>>>
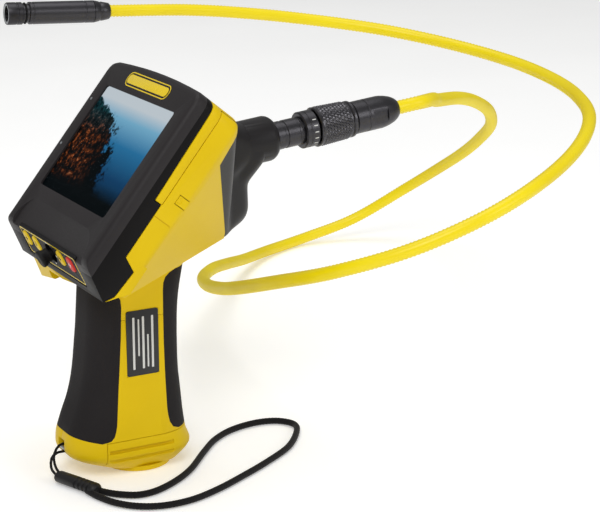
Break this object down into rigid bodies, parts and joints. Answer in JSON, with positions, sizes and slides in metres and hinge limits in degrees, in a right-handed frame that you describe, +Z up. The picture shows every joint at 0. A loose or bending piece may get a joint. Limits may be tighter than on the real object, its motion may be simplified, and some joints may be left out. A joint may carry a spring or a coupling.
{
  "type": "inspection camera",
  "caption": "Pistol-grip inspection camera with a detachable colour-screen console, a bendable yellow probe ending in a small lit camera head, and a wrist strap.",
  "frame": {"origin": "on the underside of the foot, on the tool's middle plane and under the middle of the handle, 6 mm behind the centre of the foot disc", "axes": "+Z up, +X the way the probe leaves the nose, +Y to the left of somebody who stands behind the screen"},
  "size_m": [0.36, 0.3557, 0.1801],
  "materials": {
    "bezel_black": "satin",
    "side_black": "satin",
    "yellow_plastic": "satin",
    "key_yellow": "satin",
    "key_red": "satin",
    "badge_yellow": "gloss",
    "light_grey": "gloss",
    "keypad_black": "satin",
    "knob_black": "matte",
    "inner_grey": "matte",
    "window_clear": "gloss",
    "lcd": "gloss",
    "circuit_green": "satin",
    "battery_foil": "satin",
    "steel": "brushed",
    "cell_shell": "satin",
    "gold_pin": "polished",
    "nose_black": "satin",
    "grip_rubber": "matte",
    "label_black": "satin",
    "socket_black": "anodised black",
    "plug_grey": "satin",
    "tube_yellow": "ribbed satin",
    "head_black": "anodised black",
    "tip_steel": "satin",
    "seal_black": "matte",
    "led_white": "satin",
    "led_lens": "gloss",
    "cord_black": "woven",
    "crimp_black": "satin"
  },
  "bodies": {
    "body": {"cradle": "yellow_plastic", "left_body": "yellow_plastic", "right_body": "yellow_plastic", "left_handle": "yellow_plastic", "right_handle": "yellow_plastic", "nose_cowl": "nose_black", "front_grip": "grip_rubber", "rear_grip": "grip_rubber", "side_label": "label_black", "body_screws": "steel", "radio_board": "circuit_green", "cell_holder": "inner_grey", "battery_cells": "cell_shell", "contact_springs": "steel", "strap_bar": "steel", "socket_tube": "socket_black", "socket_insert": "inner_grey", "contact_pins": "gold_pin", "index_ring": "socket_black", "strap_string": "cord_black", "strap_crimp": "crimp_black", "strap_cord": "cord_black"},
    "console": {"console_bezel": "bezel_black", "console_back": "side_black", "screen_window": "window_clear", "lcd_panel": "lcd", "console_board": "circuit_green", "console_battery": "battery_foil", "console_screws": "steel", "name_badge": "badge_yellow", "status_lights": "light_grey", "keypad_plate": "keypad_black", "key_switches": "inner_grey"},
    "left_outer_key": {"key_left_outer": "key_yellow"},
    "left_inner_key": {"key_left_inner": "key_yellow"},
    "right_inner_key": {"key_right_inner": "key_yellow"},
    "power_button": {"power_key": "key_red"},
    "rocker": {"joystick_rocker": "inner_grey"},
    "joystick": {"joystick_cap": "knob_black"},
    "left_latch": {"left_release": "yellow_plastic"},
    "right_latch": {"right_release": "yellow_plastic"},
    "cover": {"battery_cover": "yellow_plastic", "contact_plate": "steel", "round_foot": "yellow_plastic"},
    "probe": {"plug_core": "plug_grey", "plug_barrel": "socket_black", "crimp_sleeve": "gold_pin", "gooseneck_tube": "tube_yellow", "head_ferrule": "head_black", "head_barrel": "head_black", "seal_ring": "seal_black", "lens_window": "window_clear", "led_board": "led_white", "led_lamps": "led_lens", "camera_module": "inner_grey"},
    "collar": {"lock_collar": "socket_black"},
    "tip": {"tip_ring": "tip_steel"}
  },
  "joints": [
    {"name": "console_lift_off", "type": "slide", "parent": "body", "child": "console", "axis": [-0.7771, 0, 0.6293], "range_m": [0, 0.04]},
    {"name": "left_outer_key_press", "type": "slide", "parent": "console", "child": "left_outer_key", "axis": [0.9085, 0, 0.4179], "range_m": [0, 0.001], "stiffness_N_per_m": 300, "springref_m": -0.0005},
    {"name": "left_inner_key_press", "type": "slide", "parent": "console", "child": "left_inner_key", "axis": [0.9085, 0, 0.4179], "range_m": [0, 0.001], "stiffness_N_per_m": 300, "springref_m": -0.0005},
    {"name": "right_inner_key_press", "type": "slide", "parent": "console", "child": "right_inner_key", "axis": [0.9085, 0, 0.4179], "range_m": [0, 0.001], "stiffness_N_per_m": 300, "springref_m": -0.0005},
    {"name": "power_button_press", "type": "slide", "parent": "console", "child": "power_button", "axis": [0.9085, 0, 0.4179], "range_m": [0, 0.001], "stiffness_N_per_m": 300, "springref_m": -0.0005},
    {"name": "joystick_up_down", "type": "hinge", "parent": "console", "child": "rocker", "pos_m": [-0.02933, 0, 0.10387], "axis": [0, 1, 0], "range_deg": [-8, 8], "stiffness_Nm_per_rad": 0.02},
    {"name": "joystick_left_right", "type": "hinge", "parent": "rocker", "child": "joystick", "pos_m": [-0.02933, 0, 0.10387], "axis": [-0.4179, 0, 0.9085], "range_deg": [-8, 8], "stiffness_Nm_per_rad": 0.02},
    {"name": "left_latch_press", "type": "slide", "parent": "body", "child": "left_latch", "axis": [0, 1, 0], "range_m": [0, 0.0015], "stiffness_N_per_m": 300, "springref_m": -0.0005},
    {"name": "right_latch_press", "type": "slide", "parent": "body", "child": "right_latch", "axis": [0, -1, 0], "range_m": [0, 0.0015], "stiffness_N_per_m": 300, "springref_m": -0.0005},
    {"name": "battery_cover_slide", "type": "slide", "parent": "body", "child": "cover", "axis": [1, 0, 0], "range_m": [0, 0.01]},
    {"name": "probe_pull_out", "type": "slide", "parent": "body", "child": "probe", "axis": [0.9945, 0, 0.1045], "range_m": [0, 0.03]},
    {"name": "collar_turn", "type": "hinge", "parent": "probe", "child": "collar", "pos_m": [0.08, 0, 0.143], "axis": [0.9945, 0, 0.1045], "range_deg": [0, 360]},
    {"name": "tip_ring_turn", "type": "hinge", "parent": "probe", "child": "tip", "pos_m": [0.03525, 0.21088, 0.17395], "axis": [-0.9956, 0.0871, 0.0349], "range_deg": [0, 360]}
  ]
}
<<<
Required work.
Reproduce all of the data exactly as given.

Solution to this task.
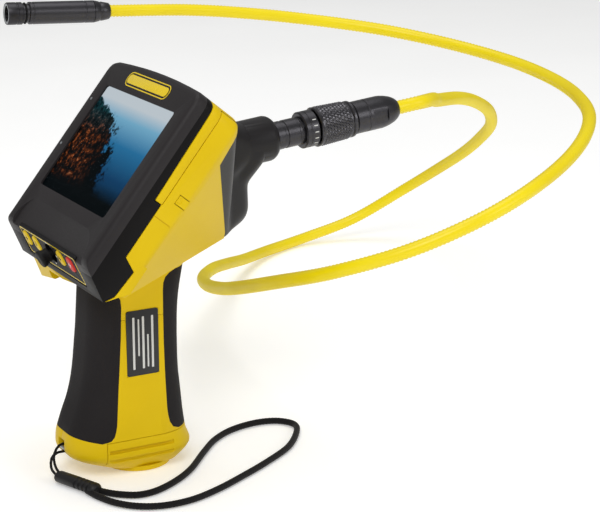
Break this object down into rigid bodies, parts and joints. Answer in JSON, with positions, sizes and slides in metres and hinge limits in degrees, in a right-handed frame that you describe, +Z up. The picture shows every joint at 0. A loose or bending piece may get a joint. Limits may be tighter than on the real object, its motion may be simplified, and some joints may be left out. A joint may carry a spring or a coupling.
{
  "type": "inspection camera",
  "caption": "Pistol-grip inspection camera with a detachable colour-screen console, a bendable yellow probe ending in a small lit camera head, and a wrist strap.",
  "frame": {"origin": "on the underside of the foot, on the tool's middle plane and under the middle of the handle, 6 mm behind the centre of the foot disc", "axes": "+Z up, +X the way the probe leaves the nose, +Y to the left of somebody who stands behind the screen"},
  "size_m": [0.36, 0.3557, 0.1801],
  "materials": {
    "bezel_black": "satin",
    "side_black": "satin",
    "yellow_plastic": "satin",
    "key_yellow": "satin",
    "key_red": "satin",
    "badge_yellow": "gloss",
    "light_grey": "gloss",
    "keypad_black": "satin",
    "knob_black": "matte",
    "inner_grey": "matte",
    "window_clear": "gloss",
    "lcd": "gloss",
    "circuit_green": "satin",
    "battery_foil": "satin",
    "steel": "brushed",
    "cell_shell": "satin",
    "gold_pin": "polished",
    "nose_black": "satin",
    "grip_rubber": "matte",
    "label_black": "satin",
    "socket_black": "anodised black",
    "plug_grey": "satin",
    "tube_yellow": "ribbed satin",
    "head_black": "anodised black",
    "tip_steel": "satin",
    "seal_black": "matte",
    "led_white": "satin",
    "led_lens": "gloss",
    "cord_black": "woven",
    "crimp_black": "satin"
  },
  "bodies": {
    "body": {"cradle": "yellow_plastic", "left_body": "yellow_plastic", "right_body": "yellow_plastic", "left_handle": "yellow_plastic", "right_handle": "yellow_plastic", "nose_cowl": "nose_black", "front_grip": "grip_rubber", "rear_grip": "grip_rubber", "side_label": "label_black", "body_screws": "steel", "radio_board": "circuit_green", "cell_holder": "inner_grey", "battery_cells": "cell_shell", "contact_springs": "steel", "strap_bar": "steel", "socket_tube": "socket_black", "socket_insert": "inner_grey", "contact_pins": "gold_pin", "index_ring": "socket_black", "strap_string": "cord_black", "strap_crimp": "crimp_black", "strap_cord": "cord_black"},
    "console": {"console_bezel": "bezel_black", "console_back": "side_black", "screen_window": "window_clear", "lcd_panel": "lcd", "console_board": "circuit_green", "console_battery": "battery_foil", "console_screws": "steel", "name_badge": "badge_yellow", "status_lights": "light_grey", "keypad_plate": "keypad_black", "key_switches": "inner_grey"},
    "left_outer_key": {"key_left_outer": "key_yellow"},
    "left_inner_key": {"key_left_inner": "key_yellow"},
    "right_inner_key": {"key_right_inner": "key_yellow"},
    "power_button": {"power_key": "key_red"},
    "rocker": {"joystick_rocker": "inner_grey"},
    "joystick": {"joystick_cap": "knob_black"},
    "left_latch": {"left_release": "yellow_plastic"},
    "right_latch": {"right_release": "yellow_plastic"},
    "cover": {"battery_cover": "yellow_plastic", "contact_plate": "steel", "round_foot": "yellow_plastic"},
    "probe": {"plug_core": "plug_grey", "plug_barrel": "socket_black", "crimp_sleeve": "gold_pin", "gooseneck_tube": "tube_yellow", "head_ferrule": "head_black", "head_barrel": "head_black", "seal_ring": "seal_black", "lens_window": "window_clear", "led_board": "led_white", "led_lamps": "led_lens", "camera_module": "inner_grey"},
    "collar": {"lock_collar": "socket_black"},
    "tip": {"tip_ring": "tip_steel"}
  },
  "joints": [
    {"name": "console_lift_off", "type": "slide", "parent": "body", "child": "console", "axis": [-0.7771, 0, 0.6293], "range_m": [0, 0.04]},
    {"name": "left_outer_key_press", "type": "slide", "parent": "console", "child": "left_outer_key", "axis": [0.9085, 0, 0.4179], "range_m": [0, 0.001], "stiffness_N_per_m": 300, "springref_m": -0.0005},
    {"name": "left_inner_key_press", "type": "slide", "parent": "console", "child": "left_inner_key", "axis": [0.9085, 0, 0.4179], "range_m": [0, 0.001], "stiffness_N_per_m": 300, "springref_m": -0.0005},
    {"name": "right_inner_key_press", "type": "slide", "parent": "console", "child": "right_inner_key", "axis": [0.9085, 0, 0.4179], "range_m": [0, 0.001], "stiffness_N_per_m": 300, "springref_m": -0.0005},
    {"name": "power_button_press", "type": "slide", "parent": "console", "child": "power_button", "axis": [0.9085, 0, 0.4179], "range_m": [0, 0.001], "stiffness_N_per_m": 300, "springref_m": -0.0005},
    {"name": "joystick_up_down", "type": "hinge", "parent": "console", "child": "rocker", "pos_m": [-0.02933, 0, 0.10387], "axis": [0, 1, 0], "range_deg": [-8, 8], "stiffness_Nm_per_rad": 0.02},
    {"name": "joystick_left_right", "type": "hinge", "parent": "rocker", "child": "joystick", "pos_m": [-0.02933, 0, 0.10387], "axis": [-0.4179, 0, 0.9085], "range_deg": [-8, 8], "stiffness_Nm_per_rad": 0.02},
    {"name": "left_latch_press", "type": "slide", "parent": "body", "child": "left_latch", "axis": [0, 1, 0], "range_m": [0, 0.0015], "stiffness_N_per_m": 300, "springref_m": -0.0005},
    {"name": "right_latch_press", "type": "slide", "parent": "body", "child": "right_latch", "axis": [0, -1, 0], "range_m": [0, 0.0015], "stiffness_N_per_m": 300, "springref_m": -0.0005},
    {"name": "battery_cover_slide", "type": "slide", "parent": "body", "child": "cover", "axis": [1, 0, 0], "range_m": [0, 0.01]},
    {"name": "probe_pull_out", "type": "slide", "parent": "body", "child": "probe", "axis": [0.9945, 0, 0.1045], "range_m": [0, 0.03]},
    {"name": "collar_turn", "type": "hinge", "parent": "probe", "child": "collar", "pos_m": [0.08, 0, 0.143], "axis": [0.9945, 0, 0.1045], "range_deg": [0, 360]},
    {"name": "tip_ring_turn", "type": "hinge", "parent": "probe", "child": "tip", "pos_m": [0.03525, 0.21088, 0.17395], "axis": [-0.9956, 0.0871, 0.0349], "range_deg": [0, 360]}
  ]
}